As the kilometres drew closer to the finish line I started to count down. 20min left, 15min left, 10min left.. until the last down hill. The tannoy and music was now loud. I didn’t need to turn left for another lap, I was heading down the finish chute with a new surge of adrenaline. This was it.. it was actually it! 9 months of training and I’ve done it. The feeling of accomplishment to the sound of your friends cheering you on is indescribable. Just wow!
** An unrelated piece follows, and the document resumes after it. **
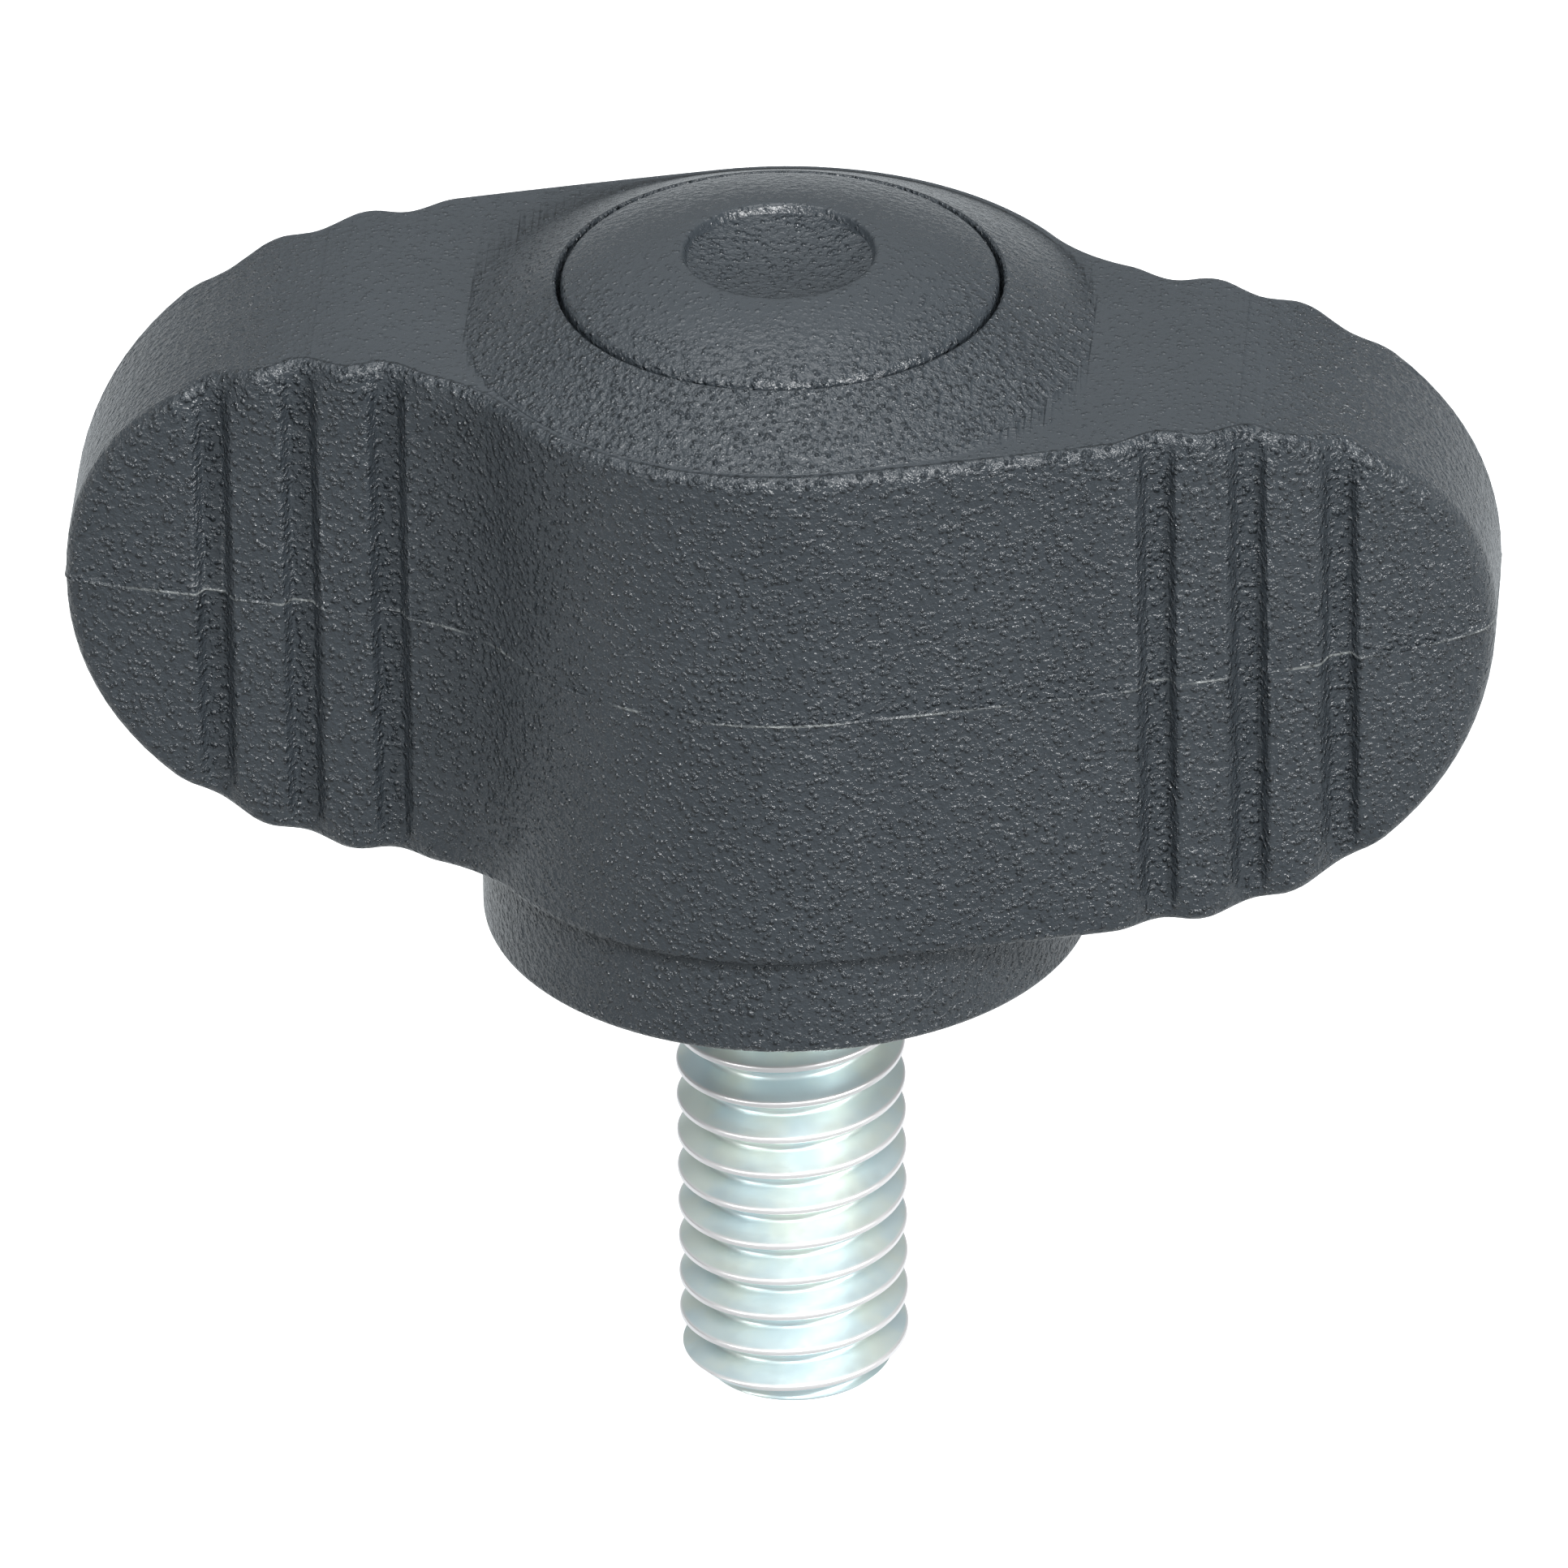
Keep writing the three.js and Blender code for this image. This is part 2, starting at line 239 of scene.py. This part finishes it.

Looking back… it’s been a goal post pushing kind of a year and my first real season of structured training. I have loved the focus this has brought to my life. Having to juggle it all with work and life isn’t easy and impossible without support from family and coach’s weekly plans, which was scheduled to fit into to my busy life rather than the other way around. Joining the 5amclub has been essential to get training done before work and school runs but it’s so rewarding. Feeling fit and strong is great. I’m now going to enjoy a few drinks and spend time with friends and not talk about the latest carbon rims, fuelling strategies or anything race related and that is going to be great too!